PD Editorial: Housing must be Gov. Newsom’s top concern

The heaviest item on Gov.-elect Gavin Newsom’s plate must be California’s affordable housing crisis.|

Incoming Gov. Gavin Newsom has a plate full of very large problems.

He needs to effectively manage California's huge economy - the fifth-largest in the world - while dealing with the impact of an unprecedented series of devastating wildfires, learning to build and negotiate a relationship with Democrats in the Legislature and working on intractable policy issues like health care coverage, inequality and education.

But the heaviest item on that plate must be California's affordable housing crisis. Ordinary people are priced out of homes as prices skyrocket. Renters and owners both can't keep up. This is an enormous problem that could choke California's thriving economy and force many state residents to leave in search of lower housing costs.

The problem is multifaceted. Construction of new housing units isn't happening fast enough. According to a policy paper by the California Department of Housing and Community Development, the state needs 180,000 new housing units annually - but only 80,000 are being built.

The destruction of homes by the recent wildfires tragically exacerbates this issue. Sonoma County lost 5,300 homes last year to fire - and reconstruction has been slow, and many residents have had to deal with insurance coverage that has fallen far short of their actual costs.

Across the state, home ownership rates are as low as they've been since the 1940s, giving California the second-lowest rate in the nation. A majority of renters pay more than 35 percent of their income to their landlords.

Homelessness is growing, with all the attendant social issues. California now has a fifth of the nation's homeless population.

Newsom, a true policy wonk, has ambitious plans. He wants to build 3.5 million new housing units by 2025. He supported passage of the $4 billion statewide housing bond that voters approved when they elected him governor. He also wants the state to pour more tax credits into affordable housing - about a five-fold increase in the $85 million currently provided.

He wants to work with localities to help them meet housing goals, though his approach would utilize both carrots and sticks, according to his plan: “It's also time to hold local jurisdictions accountable for housing production. Today, we ask cities to meet housing goals yet offer few incentives to help meet them and impose few consequences for failing to produce units.”

He also plans to establish an Interagency Council on Homelessness to focus statewide leaders on that issue.

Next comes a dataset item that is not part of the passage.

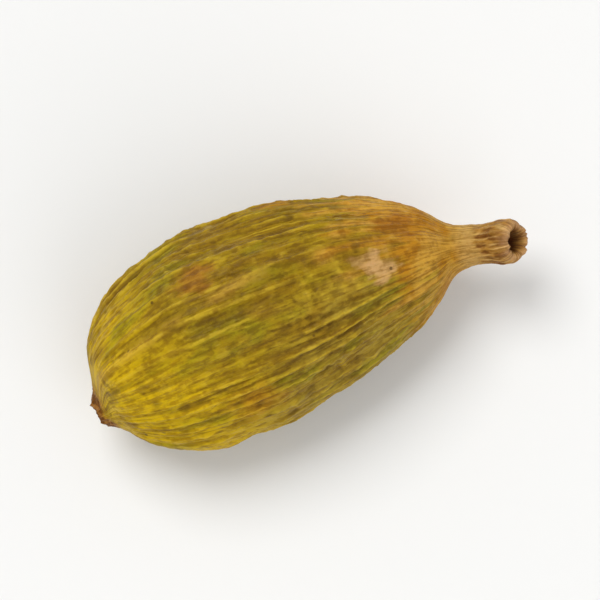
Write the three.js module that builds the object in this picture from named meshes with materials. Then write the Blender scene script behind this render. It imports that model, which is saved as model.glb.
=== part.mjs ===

Ambitious plans or not, the new governor is going to have to learn to simultaneously work with legislators who want to enact statewide solutions and local government leaders who are uneasy about mandates being handed down, not to mention residents who worry about the impact of new development - more traffic and overcrowding - on their quality of life.

That concern may have been a factor in the Election Day defeat of Measure N, a $124 million bond measure meant to address Santa Rosa's housing issues. It fell far short of the two-thirds vote needed for passage.

Newsom needs to face this crisis head on. Housing costs are straining all but the wealthiest of California families - and, left unchecked, the issue could slam the brake on the state's thriving economy.